I have a lot of opinions on this but they are soft. I don't have any hard objections to this but would advise against it.
I would encourage you to discuss with @Fishrock123 who is working on a larger overhaul of streams and might make use of some of your feedback.
@ronag Fair enough, thanks for the explanation! I'll check that out for sure. Maybe it solves the same things.
@addaleax I'm guessing you have a differing opinion, may I hear?
@awwright I mean, in the end it boils down to exposing DuplexPair from streams, right? I don’t really see any issue with that. It doesn’t have to be a paradigm change, and we don’t have to adopt it elsewhere in core, but if people want to use it, why not.
(And regarding
Right now I'm not sure of either how DuplexPair works exactly or how it is supposed to work (even though I was involved with sorting out that bug).

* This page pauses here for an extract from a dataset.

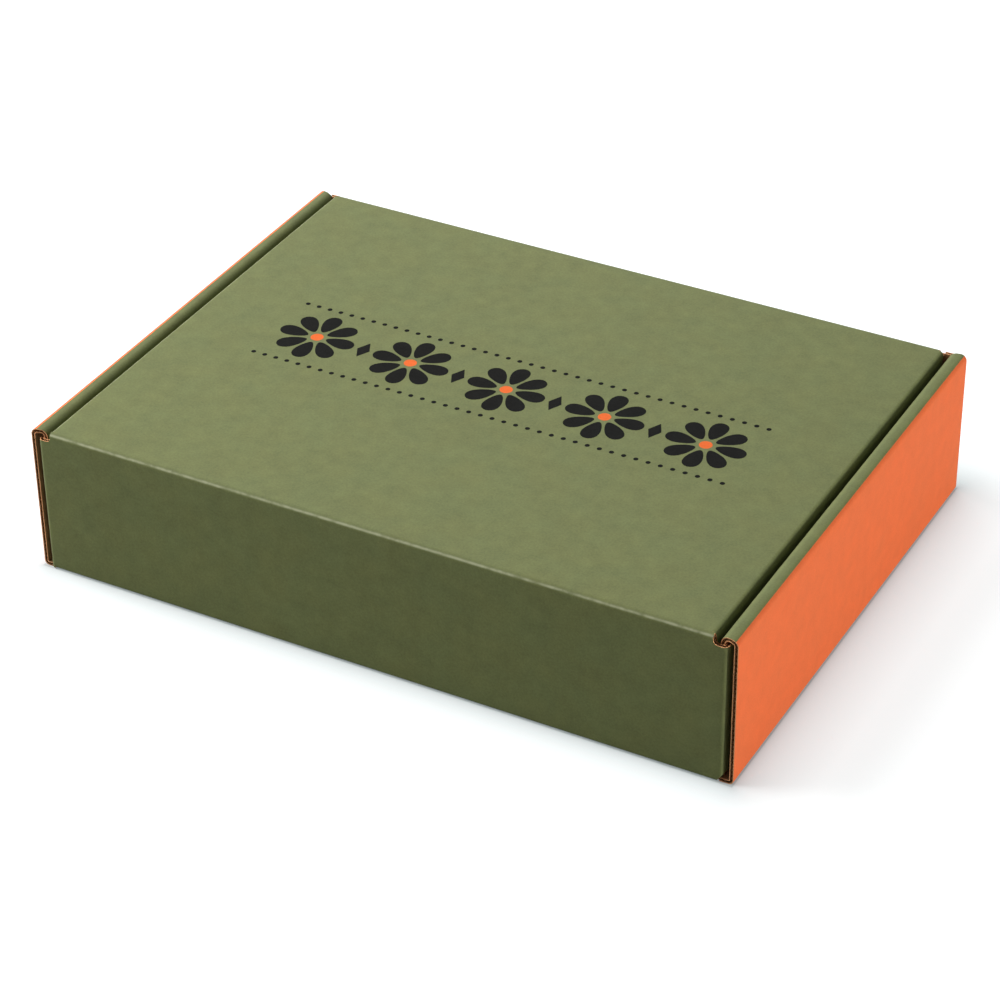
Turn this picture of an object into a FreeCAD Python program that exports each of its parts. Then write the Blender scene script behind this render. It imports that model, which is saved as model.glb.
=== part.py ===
import FreeCAD, Part
import math
import os
import Sketcher

# Corrugated mailer box, folded from one sheet: a tray with rolled double side walls, and a lid on its crease.
# Frame: origin under the middle of the box, X along the long walls, Y from the hinge wall to the far wall, Z up.

doc = FreeCAD.newDocument("MailerBox")


# Lengths closer than this count as the same, in millimetres
SAME_LENGTH = 0.001

# Driving sizes in millimetres, angles in degrees
SIZES = [
    ("box_width", 320, "outside, over the side walls"),
    ("box_depth", 233, "outside, over the hinge wall and the far wall"),
    ("box_height", 69, "floor to the top of the closed lid"),
    ("board", 1.8, "thickness of the board"),
    ("fold_radius", 0.2, "inner radius of every fold"),
    ("roll_width", 7.7, "outer face to inner face of a rolled side wall"),
    ("roll_drop", 0.6, "rolled wall's top below the lid's top"),
    ("end_setback", 1.2, "side wall's cut edge behind the face of the long wall beside it"),
    ("layer_gap", 0.1, "between a dust flap and the inner wall that it lies against"),
    ("rest_gap", 0.2, "inner walls and dust flaps above the base"),
    ("dust_flap_length", 75, "from the long wall's face to the flap's free edge"),
    ("dust_flap_corner", 9, "radius of a dust flap's free corners"),
    ("far_wall_drop", 3.2, "far wall's top edge below the lid's top"),
    ("corner_drop", 4.5, "notch at each end of the hinge wall, below the lid's top"),
    ("corner_radius", 2, "inner corner of that notch"),
    ("foot_cut", 3.2, "slanted cut across the foot of each upright fold, along the floor"),
    ("foot_rise", 4.4, "height of that cut at the dust flap's outer face"),
    ("tab_width", 40, "locking tab under an inner wall"),
    ("tab_spacing", 116, "between the two tabs of one wall, centre to centre"),
    ("tab_rise", 0.4, "locking tab's edge above the floor"),
    ("slot_play", 0.3, "base slot around its tab, each way"),
    ("lid_groove", 1.8, "between the lid's side fold and the rolled wall"),
    ("crease_relief", 0.5, "lid crease ends this far inside the lid's side folds"),
    ("crease_gap", 1, "degrees from the crease's middle to the cut of each half"),
    ("side_flap_length", 32, "lid's side flap, from the lid's top to its free edge"),
    ("side_flap_taper", 10, "how much each end of a side flap slants in"),
    ("tuck_gap", 0.3, "between the tuck flap's fold and the far wall"),
    ("tuck_length", 46, "tuck flap below its fold"),
    ("tuck_ease", 0.8, "degrees that the tuck flap leans in beyond what its swing needs"),
    ("tuck_corner", 14, "radius of the tuck flap's free corners"),
]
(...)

… that can be put into words relatively directly: What is written to one of the Duplex streams is read from the other.)
I mean, in the end it boils down to exposing DuplexPair from streams, right? I don’t really see any issue with that. It doesn’t have to be a paradigm change, and we don’t have to adopt it elsewhere in core, but if people want to use it, why not.
Then why not use the npm package? If we expose something from node core at least in my view we officially supporting and encourage usage. It's a mark of this component is mature and thought through and usable without having to give extra thought to edge cases that we might take into account when using it in core. To me it's more than "just exposing it".
… that can be put into words relatively directly: What is written to one of the Duplex streams is read from the other.)
That's a bit too simplistic though in my opinion... there are a lot of edge cases that might need to be thought through...
I haven't given this enough thought and some of the above points might be nonsense but I hope that clarifies my concern.